When we deploy to one of these cloud-based hosting services, we move out code off of our local machine. This means it is no longer running in our local Python environment, with the packages that we have installed locally. In order for our prediction generator to run in its new home in the cloud, we need to make sure that the prediction generation script has access to all the same Python packages it used locally, like scikit-learn, Flask, and pandas. To do this, we list all of these packages and the correct versions of them needed to run the code in a requirements.txt file.

Once we have this file, we can easily deploy our prediction generator by simply following the Heroku instructions for Python.

Summary

Following these steps, we have freed our model from the confines of our local machine. It now lives in the cloud, where it can make predictions on new data points representing new customers. Let’s review the steps taken, and what changed in each step in our deployment process as we moved to full deployment.

Note that everything in steps 1–3 happens in our local environment. It’s only in the final step that our predictor moves from our local machine to really being accessible by others.
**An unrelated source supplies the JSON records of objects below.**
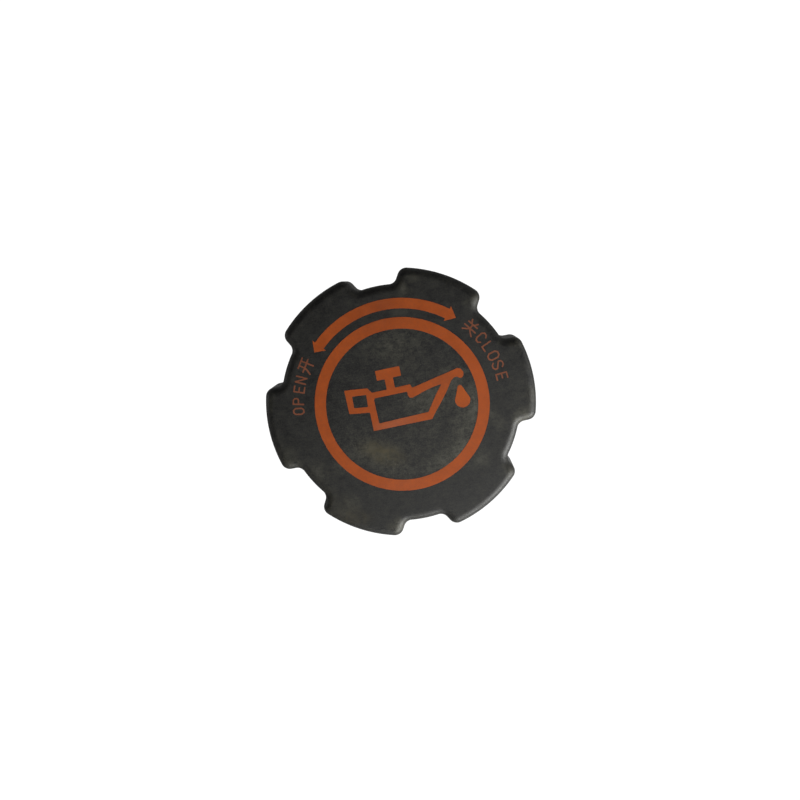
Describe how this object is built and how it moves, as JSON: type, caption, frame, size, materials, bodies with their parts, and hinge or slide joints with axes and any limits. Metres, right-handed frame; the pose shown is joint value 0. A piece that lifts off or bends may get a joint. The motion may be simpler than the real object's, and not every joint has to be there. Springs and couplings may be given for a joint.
{
  "type": "oil filler cap",
  "caption": "Lobed plastic oil filler cap with a hollow bayonet stub, a flat rubber sealing ring and a printed oil-can symbol with turning arrows on top.",
  "frame": {"origin": "on the cap's axis, in the plane where the rubber sealing ring meets the filler neck", "axes": "+Z out of the top of the cap along its axis, +Y to the top of the printed symbol, +X to the symbol's spout"},
  "size_m": [0.068, 0.0658, 0.0221],
  "materials": {
    "cap_plastic": "black glass-filled nylon, fine moulded texture, lightly scuffed",
    "seal_rubber": "black oil-resistant rubber, satin",
    "orange_ink": "matt orange pad-printed ink"
  },
  "bodies": {
    "root": {"cap_body": "cap_plastic", "sealing_ring": "seal_rubber", "printed_marks": "orange_ink"}
  },
  "joints": []
}
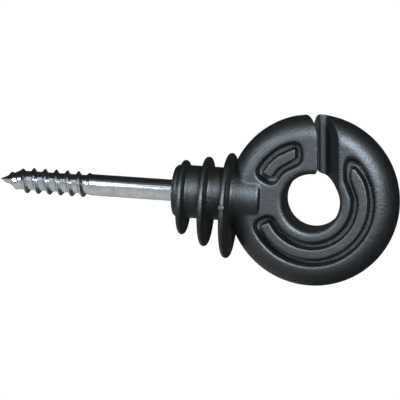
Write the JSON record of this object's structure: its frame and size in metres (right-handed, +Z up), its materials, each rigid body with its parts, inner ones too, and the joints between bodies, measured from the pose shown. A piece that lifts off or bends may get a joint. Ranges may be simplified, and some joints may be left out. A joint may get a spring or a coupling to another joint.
{
  "type": "screw-in ring fence insulator",
  "caption": "Black moulded ring insulator for electric fence wire, with an entry slot, drip flanges on its neck and a plated steel wood screw.",
  "frame": {"origin": "centre of the wire eye, halfway through the ring's thickness", "axes": "+X along the screw from its point towards the ring, +Y along the eye's axis towards the back face, +Z up out of the side of the ring with the entry slot"},
  "size_m": [0.0939, 0.0247, 0.04],
  "materials": {
    "black_plastic": "satin moulded polyolefin with a faint mottle",
    "plated_steel": "bright zinc plate on rolled wire"
  },
  "bodies": {
    "root": {"insulator_body": "black_plastic", "screw_shank": "plated_steel"}
  },
  "joints": []
}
Once this happens in the final step, other applications can also interact with our predictor. It’s not just individuals that can send requests as JSONs. Rather, other applications can automatically send requests. The predictions that are returned by our prediction web service can also be consumed by other applications. For example, they can be saved in a database, or used to send an automatic notification. Such a notification might be an automated email sent to the customer service department if the model predicts that a customer will churn, prompting them to call the customer and offer them a new discount.

Once we have freed our prediction model from the confines of our machine, the possibilities for using the predictions are truly endless. Knowing how to deploy your machine learning models will help you demonstrate their value to the business and make sure that they have an impact.